College basketball: Brown learning ropes at UMKC
KANSAS CITY -- Matt Brown coaches basketball at a school that doesn't play football within a league that doesn't sponsor football.
Football is nevertheless changing Brown's life.
Now finished with his sixth season in charge at the University of Missouri-Kansas City, the former Marshall staffer and West Virginia assistant coach is no longer part of the Summit League following Sunday's first-round conference tournament loss to North Dakota State.
The Kangaroos, right in the middle of the country, will begin play next season in the Western Athletic Conference.

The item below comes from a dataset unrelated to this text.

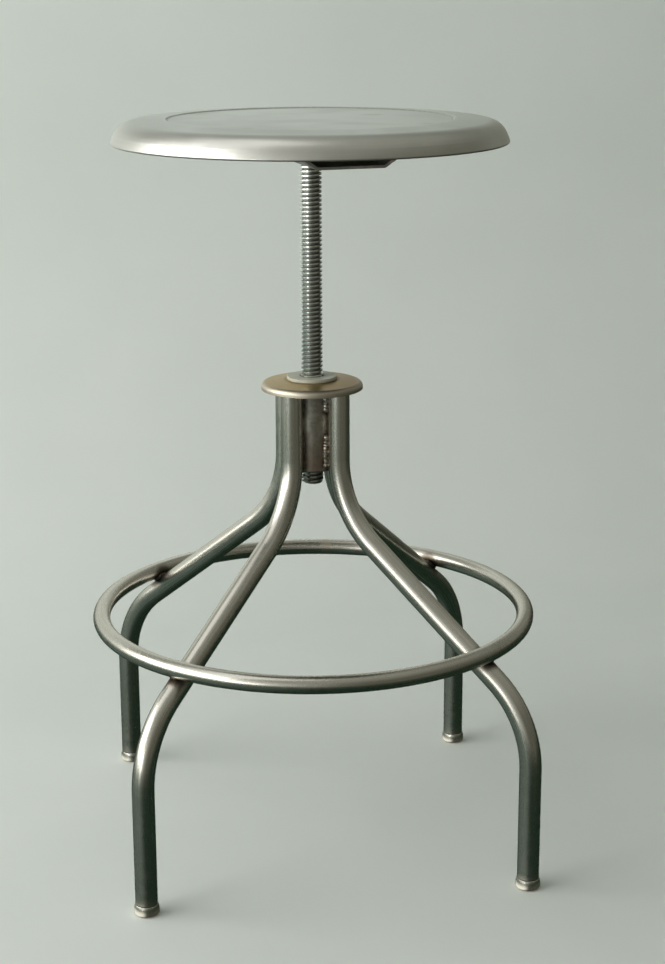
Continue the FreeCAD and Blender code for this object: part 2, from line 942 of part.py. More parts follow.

"I think everyone wants to be a step ahead, just in case," Brown said last week in between a win against IUPUI and a recruiting trip. "Different schools go to different leagues and the next thing you know you've got six or seven schools and your league doesn't have an opportunity to play for a NCAA berth. Most universities want to stay ahead of the game, but I didn't think football would ever trickle down to our level."
The WAC, once one of the most entertaining football conferences in the country, was picked apart and ultimately fell apart during conference expansion.
The 2012 season was its last as a football league. Desperate to maintain the automatic bid to the NCAA tournament for the conference tournament winner, the WAC rebuilt itself and added new teams.
UMKC was added last month and joins a roster that now includes California State-Bakersfield, Chicago State, Grand Canyon University, Idaho, New Mexico State, Seattle, Texas-Pan American and Utah Valley.
"Obviously, there's a name recognition as far as the conference being known, so that's going to be good for us," Brown said.
The WAC has had at least two teams in the NCAA field in 24 of the 28 years the field has had at least 64 teams. UMKC has never been to the NCAA tournament in 38 years of Division I competition. Brown's team finished 8-24 this season and his overall record is 64-122.
He knew nothing but success before with his three years as an administrative assistant for Billy Donovan at Marshall and Florida and his 10 years as an assistant for John Beilein at Richmond and WVU.
"UMKC didn't have a lot of history and tradition," Brown said.
He's the eighth coach in school history and succeeded Rich Zvosec, who was fired after winning records in four of his six seasons.
Zvosec followed Dean Demopoulos, who spent but one season at the school and left for an assistant coaching job in the NBA.
Brown wanted to be a head coach. Brown, who was 37 years old when he was hired in 2007, believed in the school's potential. He'd been impressed with Kansas City and all its resources since WVU's Guardians Classic losses to Kentucky and Texas in 2005 inside the Municipal Auditorium.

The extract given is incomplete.